So, the preacher led the service and gave a long sermon on God’s salvation.  He raised his voice and cursed the devil.  At the end of worship, he asked the farmer what he thought of the sermon.  The farmer said, “Well, it was good, but you know if only one cow shows up at feeding time, I don’t dump the whole bucket.” 

Sometimes, that is what we do in worship on high holy Sundays. Who knows when we might see someone again or if those visitors may return?  We have to go all out. If you are part of the Christian Church (Disciples of Christ), it seems we try to do the same during General Assembly worship. I’ll do my best not to dump the whole bucket with the words.

From May to December 1831, Alexander Campbell, one of the founders of the Christian Church (Disciples of Christ), wrote a series of essays published in The Millennial Harbinger on the theme of cooperation among congregations.  He wrote, “A church can do what an individual disciple cannot, and so can a district of churches do what a single congregation cannot.”

At our best, our little frontier movement connects, equips, and empowers disciples to love and serve like Jesus.  We are a blessing to the world and one another when we listen and act on the teaching that Jesus wrapped in a riddle: “to love God and love your neighbor as yourself.”  In the complexity of what has become of Christendom since the first Easter celebrations, I think we measure ourselves and others who claim Christian faith by the standard: followers of Jesus do Jesus-like things.  By our love.  That’s how they will know us.  It’s not a love that sounds like, “Eat your spinach because it is good for you.” or “I’m punishing you because I love you.”  It is a good news of love that the Apostle Paul tried to summarize in 1 Corinthian 13.

A love that is not envious or boastful.  Arrogant or rude.
A love that does not celebrate wrongdoing.  Rejoices in truth 
A love that doesn’t demand its own way.
A love that believes.  Hopes.  Endures.

This morning, people who claim Christian faith around the world gather to hear, to remember, to experience the words of Mary Magdalene, “Rabbi, teacher . . . I have seen the Lord.”  No matter how young or old your faith, your heart knows what those words feel like.  No matter how often you attend worship or how involved you are in a faith community, you know what the voice of God sounds like beyond belief, beyond baptism, and after the last echo of “Alleluia” fades today.  So, remember that the Lord’s mercies never cease.
Remember that the Lord’s mercies are new every morning.
Remember that the Lord’s faithfulness extends beyond our ability to see in a mirror dimly and recognize the image of God in others, and even our own face.

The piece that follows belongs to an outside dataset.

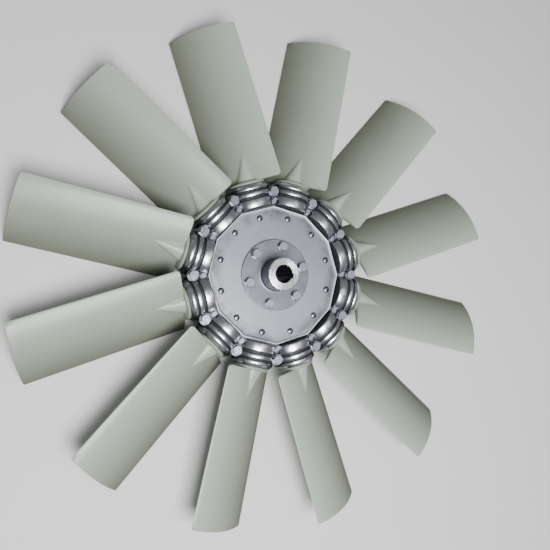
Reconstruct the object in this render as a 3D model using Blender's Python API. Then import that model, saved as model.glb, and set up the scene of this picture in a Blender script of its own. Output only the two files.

When Easter arrives, I remember visiting Israel in January of 1999.  It was a study trip with a group of students and friends of Lexington Theological Seminary.  My companion was one of the leaders.  I walked those places that many considered Holy.  Masada. Jericho. The Qumran community. The Temple Mount, the Dome of Rock, Galilee, and Bethsaida.  There are places where the Jordan River is so narrow anyone could hop across.  The Church of the Holy Sepulcher is in Jerusalem.  It is built on a place where Christian tradition says that Jesus was crucified and buried.  It is a large structure with many rooms.  The halls circle the building, and at any time, monks or priests may come through the halls in a processional of chanted prayer.  The main chamber is crowded with icons, pilgrims, and tourists, awash in incense, waiting for a turn to walk into the shrine designated as “the tomb.”  The line is long.  Some pilgrims enter on their hands and knees.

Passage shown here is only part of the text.